Well there is an aesthetic one. Limewash changes colour when damp and so you will be able to see your wall working. This might please some people as it is a very organic process that shows nature at work, but others might wish for a more consistent colour finish.

If you have used a hydraulic lime and sand render then your limewash will not last as long, so there is a cycle of maintenance that needs to be borne in mind. Limewash (depending on location, aspect, etc.) should last around 4-5 years before needing a further coat or two.

Timing is important. Not only does lime need to be applied during the warmer months (spring to autumn) it also needs a keen eye to ensure that the various layers bond well together. So an experienced tradesperson is required. This process takes longer than cement render as you are working with the materials and allowing them to do their curing at the rate determined by nature (weather, temperature, aspect, etc) and the underpinning substrate. So getting the render right might take a few days, or a couple of weeks. So patience is required, this is a way of working with your building and not against it and all buildings have their characters!

In conclusion.

Let your building work for you.
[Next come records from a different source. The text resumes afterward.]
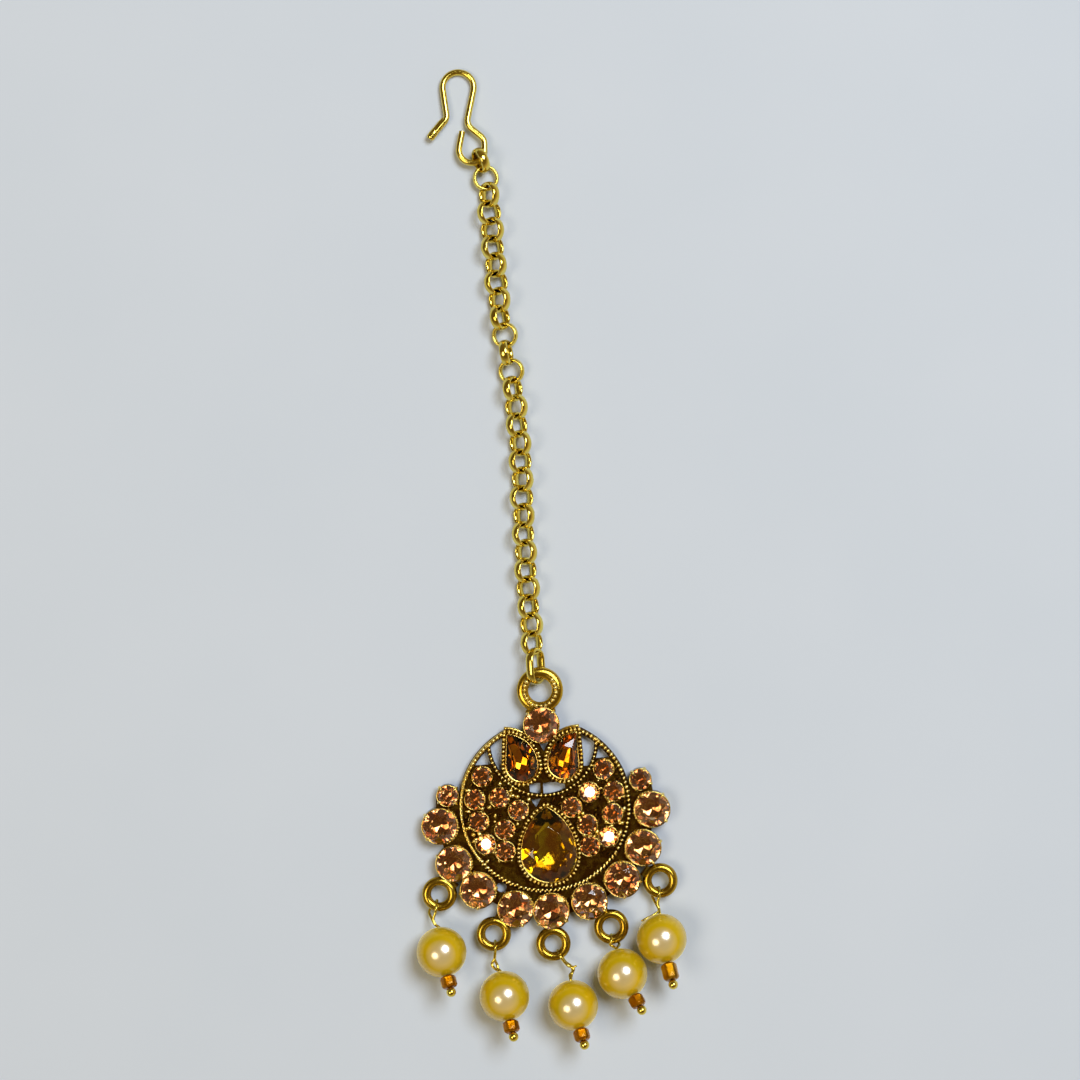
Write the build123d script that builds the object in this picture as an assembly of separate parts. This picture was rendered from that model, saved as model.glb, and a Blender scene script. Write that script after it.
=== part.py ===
"""Maang tikka: a hair hook, a round-link chain and a stone-set pendant with five pearl drops.

It lies flat, face up.  Units are millimetres.  The origin is on the pendant's back face, at the
centre of its round frame, which is also the surface that it lies on.  +Y runs along the pendant's
axis towards the chain and the hook, +X is to the right seen from the face, and +Z is out of the face.
"""
from build123d import *
from math import asin, atan2, cos, degrees, hypot, radians, sin, sqrt, tan
import os

# ---- driving dimensions ---------------------------------------------------------------------
PLATE_BACK = 0.45        # the cups and bezels hold the openwork plate up this far
PLATE_TOP = 1.05         # its face, on which the frame and crescent wires lie
FLOOR = 0.35             # metal left under each stone
FIT = 0.05               # clearance between a stone and its cup
WIRE_HALF = 0.25         # radius of the frame and crescent wires
FRAME_R = 10.1           # centre line of the round frame wire
FRAME_BAND = 0.35        # half width of the plate under the frame wire
CRESCENT_R = 6.5         # centre line of the crescent wire that holds the two small pears
CRESCENT_X = 0.15        # centre of that crescent
CRESCENT_Y = 7.84

BORDER_PLACES = (        # each border stone's angle from straight down, and its radius
    (-83.2, 12.83), (-61.7, 12.87), (-42.3, 12.8), (-19.7, 12.7), (0.0, 12.5),
    (21.8, 12.5), (43.5, 12.71), (64.1, 12.74), (85.4, 12.84),
)
SIDE_PLACES = ((-99.9, 11.76), (102.5, 11.92))   # the two smaller stones that end the border
BORDER_PLATE_R = 13.1    # edge of the plate between the border stones' cups
BORDER_PLATE_TOP = 2.3   # where that plate ends, beside the smaller stones
GAP_AT = (-31.8, 11.0)   # the one opening in it: angle and radius of its middle
GAP_R = 0.6
TIP_HOLE = ((-1.68, 1.0), (-0.42, 1.0), (-1.05, 0.0))   # small hole over the large pear's tip
NECK_HOLE = ((-0.35, 7.75), (0.9, 7.75), (0.28, 6.7))    # and the one under the top stone
LENS_HOLE = dict(left=-1.7, right=2.55, top=2.9, strut=-0.25, strut_width=0.35)
LOOP_RING_R = 16.4       # circle on which the drop loops lie

LOOP_R = 1.55            # drop loop: centre line and wire radius
LOOP_WIRE = 0.55
LOOP_Z = 1.5
PEARL_R = 3.0
DROP_WIRE = 0.17
EYE_R = 0.79             # eye of a drop wire, round the loop's wire
EYE_WIRE = 0.2
WIRE_BEND = 8.0          # the wire's easy bend inside a pearl
TAIL_RISE = 0.42         # how steeply a drop's tail climbs
BALL_R = 0.58
BALL_SEAT = 0.56         # the ball sinks a little way into the bead's hole
SEED_R = 0.97
BORE = 0.26              # hole through pearls and seed beads

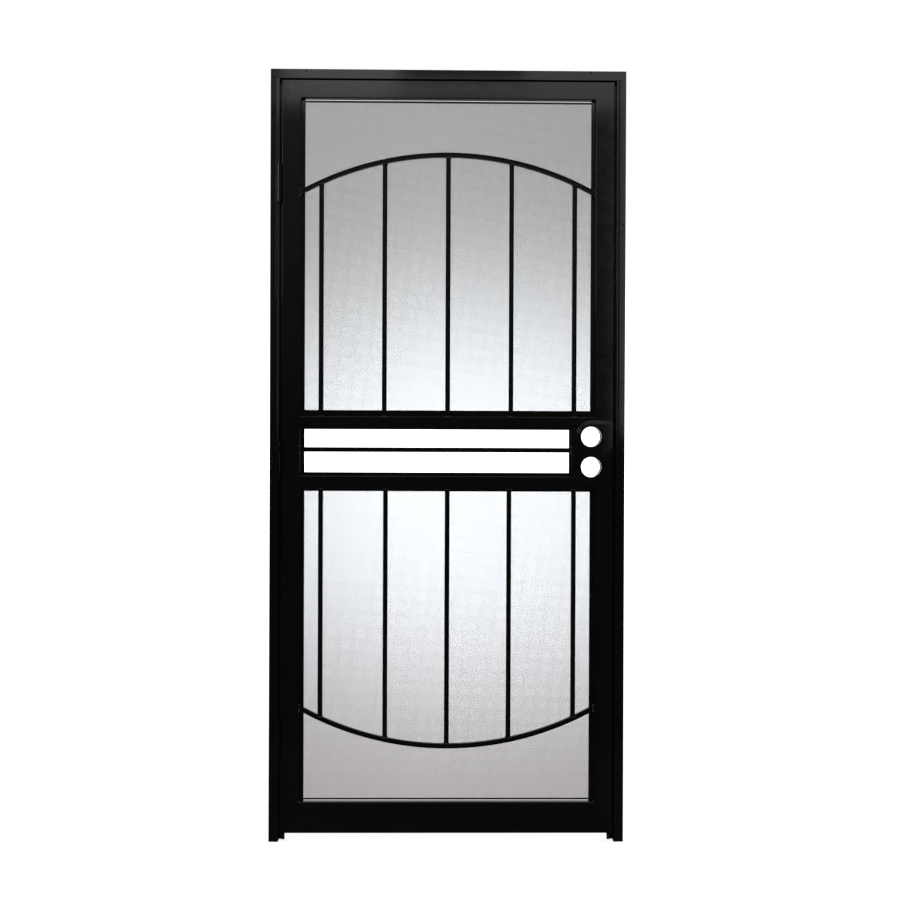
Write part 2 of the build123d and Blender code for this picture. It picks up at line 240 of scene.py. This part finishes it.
# Screens: two crossed layers of fine wire

WIRE_PITCH = 1.3 * MM
WIRE_WIDTH = 0.445 * MM


def wires(node):
    low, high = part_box(node)

    def build(bm):
        middle = (low[1] + high[1]) / 2
        count = int((high[0] - low[0] - WIRE_WIDTH) / WIRE_PITCH)
        start = (low[0] + high[0] - count * WIRE_PITCH) / 2
        for i in range(count + 1):
            x = start + i * WIRE_PITCH
            prism(bm, x - WIRE_WIDTH / 2, x + WIRE_WIDTH / 2, low[1], middle,
                  low[2], high[2])
        count = int((high[2] - low[2] - WIRE_WIDTH) / WIRE_PITCH)
        start = (low[2] + high[2] - count * WIRE_PITCH) / 2
        for i in range(count + 1):
            z = start + i * WIRE_PITCH
            prism(bm, low[0], high[0], middle, high[1],
                  z - WIRE_WIDTH / 2, z + WIRE_WIDTH / 2)
    return build


for window in ("upper_screen", "lower_screen"):
    piece = make_object(window + "_wires", wires(window), WIRE, "leaf")
    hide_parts(window)


# Lock pads: pressed plates whose ramps roll smoothly into the face and the leaf

PAD_RAMP = 9.5 * MM
PAD_CORNER = 40.5 * MM
PAD_MARGIN = 1.2 * MM
PAD_STEPS = 12
PAD_TURN = 5
PAD_EDGE_ANGLE = 50.0
BORE_RADIUS = 27.0 * MM
BORE_BACKSET = 60.3 * MM
BORE_SPACING = 81.4 * MM


def pad_ring(low, high, inset):
    """Outline points with round hinge-side corners, drawn in by the inset."""
    radius = PAD_CORNER - inset
    x0 = low[0] + inset
    x1 = high[0] - min(inset, PAD_MARGIN)
    z0 = low[2] + inset
    z1 = high[2] - inset
    points = [(x1, z0)]
    for centre_z, first in ((z0 + radius, 270), (z1 - radius, 180)):
        for i in range(90 // PAD_TURN + 1):
            turn = math.radians(first - i * PAD_TURN)
            points.append((x0 + radius + radius * math.cos(turn),
                           centre_z + radius * math.sin(turn)))
    points.append((x1, z1))
    return points


def closed_edges(bm, ring):
    return [bm.edges.get((a, b)) or bm.edges.new((a, b))
            for a, b in zip(ring, ring[1:] + ring[:1])]


def pad(node, seat_side):
    low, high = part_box(node)
    seat, face = (high[1], low[1]) if seat_side > 0 else (low[1], high[1])
    bore_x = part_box("lock_stile")[1][0] - BORE_BACKSET
    middle = (low[2] + high[2]) / 2

    def build(bm):
        rings = []
        for k in range(PAD_STEPS + 1):
            t = k / PAD_STEPS
            y = seat + (face - seat) * (3 * t * t - 2 * t * t * t)
            rings.append([bm.verts.new((x, y, z))
                          for x, z in pad_ring(low, high, PAD_RAMP * t)])
        for first, second in zip(rings, rings[1:]):
            bridge(bm, first, second)
        bores = []
        for z in (middle - BORE_SPACING / 2, middle + BORE_SPACING / 2):
            turns = [math.radians(i * PAD_TURN) for i in range(360 // PAD_TURN)]
            both = [[bm.verts.new((bore_x + BORE_RADIUS * math.cos(t), y,
                                   z + BORE_RADIUS * math.sin(t))) for t in turns]
                    for y in (seat, face)]
            bridge(bm, *both)
            bores.append(both)
        for end, ring in enumerate((rings[0], rings[-1])):
            edges = closed_edges(bm, ring)
            for both in bores:
                edges += closed_edges(bm, both[end])
            bmesh.ops.triangle_fill(bm, use_beauty=True, use_dissolve=False, edges=edges)
    return build


for node, side in (("front_lock_pad", 1), ("back_lock_pad", -1)):
    piece = make_object(node + "_pressing", pad(node, side), PAINT, "leaf")
    smooth(piece, PAD_EDGE_ANGLE)
    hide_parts(node)


# Welds where each bar meets a tube or another bar

WELD_SIZE = 1.7 * MM
WELD_STEP = 2.0 * MM
WELD_SPREAD = (0.75, 1.2)
WELD_FLATNESS = 0.8
LUMP_RADIUS = 3.3 * MM
LUMP_RISE = 2.2 * MM
LUMP_GAP = 2.2 * MM
LUMP_ASIDE = 0.8 * MM
LUMP_FORWARD = 0.9 * MM
ARCH_END = 0.6
ARCH_LEAN = 1.0 * MM
ARCH_SEAT = 0.5 * MM
CORNER_RADIUS = 3.0 * MM
CORNER_RISE = 2.0 * MM
CORNER_DEPTH = 1.6 * MM
CORNER_RUN_DEPTH = 2.5 * MM
CORNER_INSET = 0.4 * MM
PICKETS = 5
BAR = 12.7 * MM
chance = random.Random(11)

clear_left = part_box("top_rail")[0][0]
clear_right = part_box("top_rail")[1][0]
bar_low, bar_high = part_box("middle_bar")
bar_front = bar_low[1]
bar_back = bar_high[1]


def weld_run(bm, start, end):
    """Row of overlapping uneven drops between two points."""
    a = Vector(start)
    b = Vector(end)
    count = max(2, int((b - a).length / WELD_STEP) + 1)
    for i in range(count):
        size = WELD_SIZE * chance.uniform(*WELD_SPREAD)
        ball(bm, a.lerp(b, i / (count - 1)), size, size * WELD_FLATNESS, size)


def bar_end_upright(bm, x, z):
    """Welds round the end of an upright bar: across its front and along both sides."""
    half = BAR / 2
    weld_run(bm, (x - half, bar_front, z), (x + half, bar_front, z))
    for side in (-1, 1):
        weld_run(bm, (x + side * half, bar_front, z), (x + side * half, bar_back, z))


def bar_end_level(bm, x, z, lean=0.0):
    """Welds round the end of a level bar; lean sets those above and below further off."""
    half = BAR / 2
    weld_run(bm, (x, bar_front, z - half), (x, bar_front, z + half))
    for side in (-1, 1):
        weld_run(bm, (x, bar_front, z + side * (half + lean)),
                 (x, bar_back, z + side * (half + lean)))


def weld_lumps(bm, x, z):
    """Heavy drops above and below a bar's end, on the fin that carries it."""
    for side in (-1, 1):
        ball(bm, (x - LUMP_ASIDE, bar_front - LUMP_FORWARD,
                  z + side * (BAR / 2 + LUMP_GAP)),
             LUMP_RADIUS, LUMP_RISE, LUMP_RADIUS, FINE_BALL)


def picket_welds(bm):
    for group, arch_end, rail_end in (("upper", 1, 0), ("lower", 0, 1)):
        for number in range(1, PICKETS + 1):
            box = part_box("%s_picket_%d" % (group, number))
            x = (box[0][0] + box[1][0]) / 2
            bar_end_upright(bm, x, box[rail_end][2])
            bar_end_upright(bm, x, box[arch_end][2] - ARCH_SEAT * (2 * arch_end - 1))


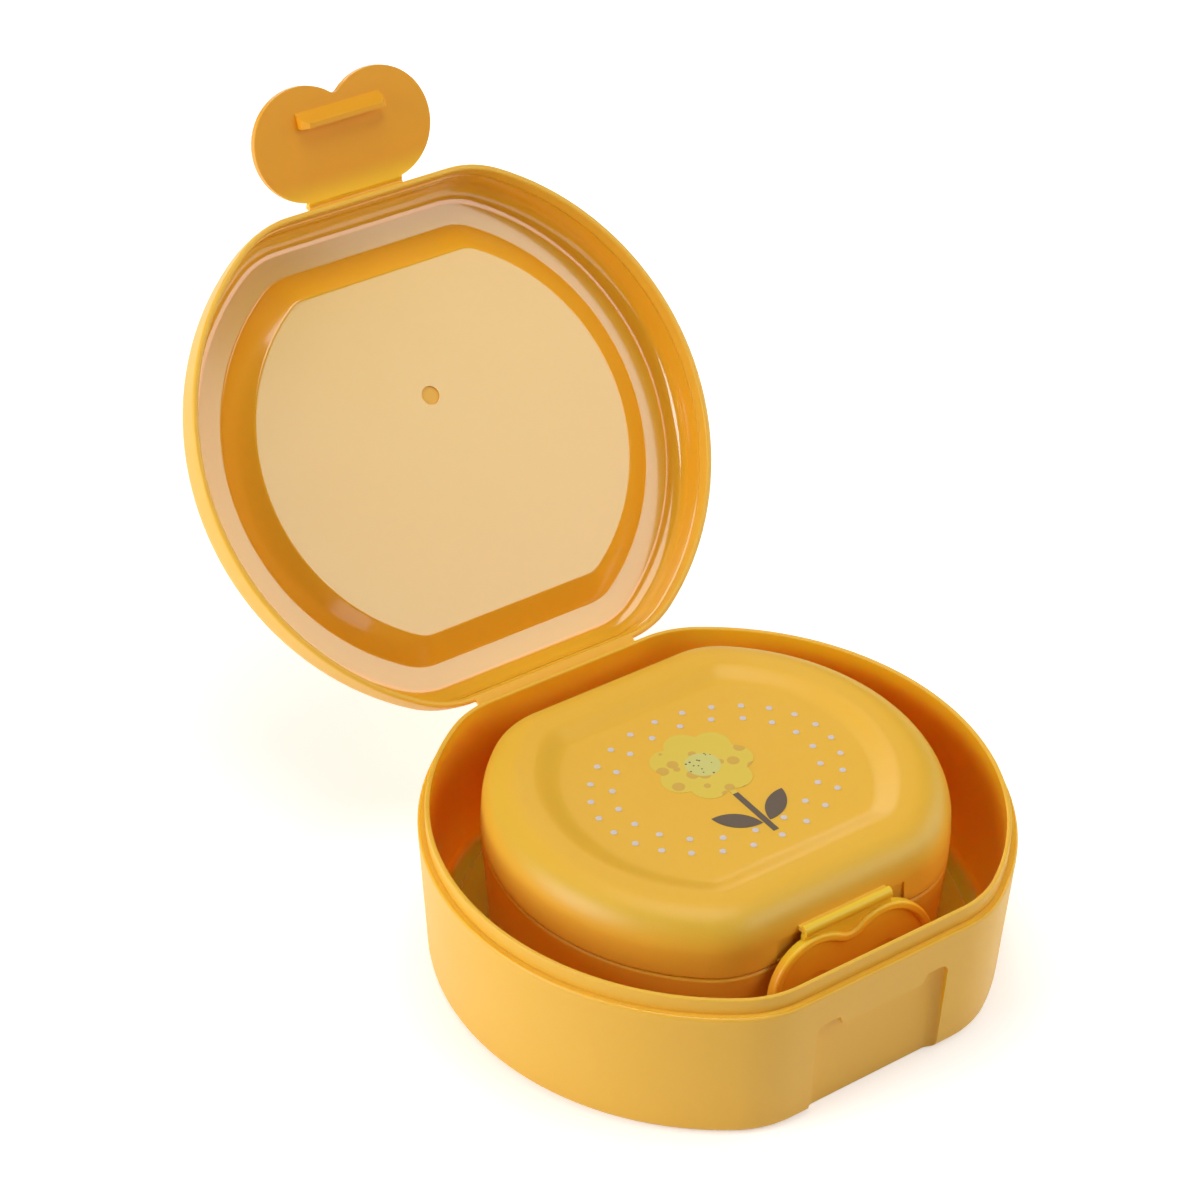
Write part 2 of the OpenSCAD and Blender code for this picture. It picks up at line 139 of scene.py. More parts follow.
def block(name, low, high, backRounding=0, steps=6):
    pickNone()
    low, high = Vector(low) * mm, Vector(high) * mm
    bpy.ops.mesh.primitive_cube_add(size=1, location=(low + high) / 2, scale=high - low)
    obj = bpy.context.object
    obj.name = obj.data.name = name
    bpy.ops.object.transform_apply(location=True, rotation=True, scale=True)
    if backRounding:  # of the two upright edges at the back
        bpy.ops.object.mode_set(mode="EDIT")
        bpy.ops.mesh.select_all(action="DESELECT")
        bpy.ops.mesh.select_mode(type="EDGE")
        bpy.ops.object.mode_set(mode="OBJECT")
        for edge in obj.data.edges:
            a, b = (obj.data.vertices[v].co for v in edge.vertices)
            upright = abs(a.x - b.x) < samePlace and abs(a.y - b.y) < samePlace
            edge.select = upright and a.y > (low.y + high.y) / 2
        bpy.ops.object.mode_set(mode="EDIT")
        bpy.ops.mesh.bevel(offset=backRounding * mm, segments=steps, affect="EDGES")
        bpy.ops.mesh.select_mode(type="VERT")
        bpy.ops.object.mode_set(mode="OBJECT")
    return obj


def disc(middle, radius, turn=(0, 0, 0), steps=32):
    # a round cutter that reaches equally far to both sides of its middle
    pickNone()
    bpy.ops.mesh.primitive_cylinder_add(vertices=steps, radius=radius * mm, depth=2 * past * mm,
                                        location=[part * mm for part in middle], rotation=turn)
    return bpy.context.object


def combine(obj, other, how):
    pickOnly(obj)
    bpy.ops.object.modifier_add(type="BOOLEAN")
    step = obj.modifiers[-1]
    step.operation = how
    step.object = other
    bpy.ops.object.modifier_apply(modifier=step.name)
    bpy.data.objects.remove(other)


def softenEdges(obj, width, segments=2):
    # moulded edges are never sharp; the weighted normals keep flat walls flat
    pickOnly(obj)
    bpy.ops.object.modifier_add(type="BEVEL")
    step = obj.modifiers[-1]
    step.width = width * mm
    step.segments = segments
    step.limit_method = "ANGLE"
    step.angle_limit = sharpAngle
    step.use_clamp_overlap = True
    bpy.ops.object.modifier_apply(modifier=step.name)
    bpy.ops.object.shade_smooth_by_angle(angle=sharpAngle)
    bpy.ops.object.modifier_add(type="WEIGHTED_NORMAL")
    step = obj.modifiers[-1]
    step.keep_sharp = True
    bpy.ops.object.modifier_apply(modifier=step.name)


def facesMiddle(at, facing):
    return facing.x * at.x + facing.y * at.y < 0


def coat(obj, plastics, slotOf):
    # slotOf tells from a face's place, in mm, and its normal which of the plastics it has
    for plastic in plastics:
        obj.data.materials.append(plastic)
    for face in obj.data.polygons:
        face.material_index = slotOf(face.center / mm, face.normal)


def foldedBy(y, z, angle):
    # how a thing turns about a fold line that runs along X
    return (Matrix.Translation((0, y * mm, z * mm)) @ Matrix.Rotation(-math.radians(angle), 4, "X")
            @ Matrix.Translation((0, -y * mm, -z * mm)))


def putInPlace(obj, size, *folds):
    matrix = Matrix.Translation(Vector(size["place"]) * mm)
    for fold in folds:
        matrix = matrix @ fold
    pickOnly(obj)
    obj.matrix_world = matrix
    bpy.ops.object.transform_apply(location=True, rotation=True, scale=True)


# materials

def linear(hexCode):
    # an sRGB hex value turned to linear, by the sRGB standard's curve
    parts = [int(hexCode[i:i + 2], 16) / 255 for i in (1, 3, 5)]
    return [p / 12.92 if p <= 0.04045 else ((p + 0.055) / 1.055) ** 2.4 for p in parts] + [1]


def addNode(tree, kind, settings=None, **inputs):
    # an input is named by its socket, or by i and its number where names repeat
    node = tree.nodes.new(kind)
    for key, value in (settings or {}).items():
        setattr(node, key, value)
    for key, value in inputs.items():
        numbered = key[0] == "i" and key[1:].isdigit()
        socket = node.inputs[int(key[1:]) if numbered else key.replace("_", " ")]
        if isinstance(value, bpy.types.NodeSocket):
            tree.links.new(value, socket)
        else:
            socket.default_value = value
    return node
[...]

Remember that working with your main wall structure brings benefits to the wall itself, the health of the people inside and will ensure that the building has a long and stable life. Working with water is after all a lot easier than trying to work against it.

Tuesday, 6 March 2012

Rusty beads

Where plaster / render / drip beads are used to create crisp and square edges on buildings you will often find that they go rusty and discolour paintwork.

The reason behind this is that the cheapest beads are galvanised and when they are placed in a damp and alkaline environment any damage to the zinc covering will allow rust to start. Once the bead starts to rust there is little that can be done apart from some cosmetic work, or removing the bead and starting again.

The best way of stopping rust from affecting your property is to use non-rusting beading in the first place. You can use stainless steel or plastic beading, or if you are doing plastering inside you can use wooden beads.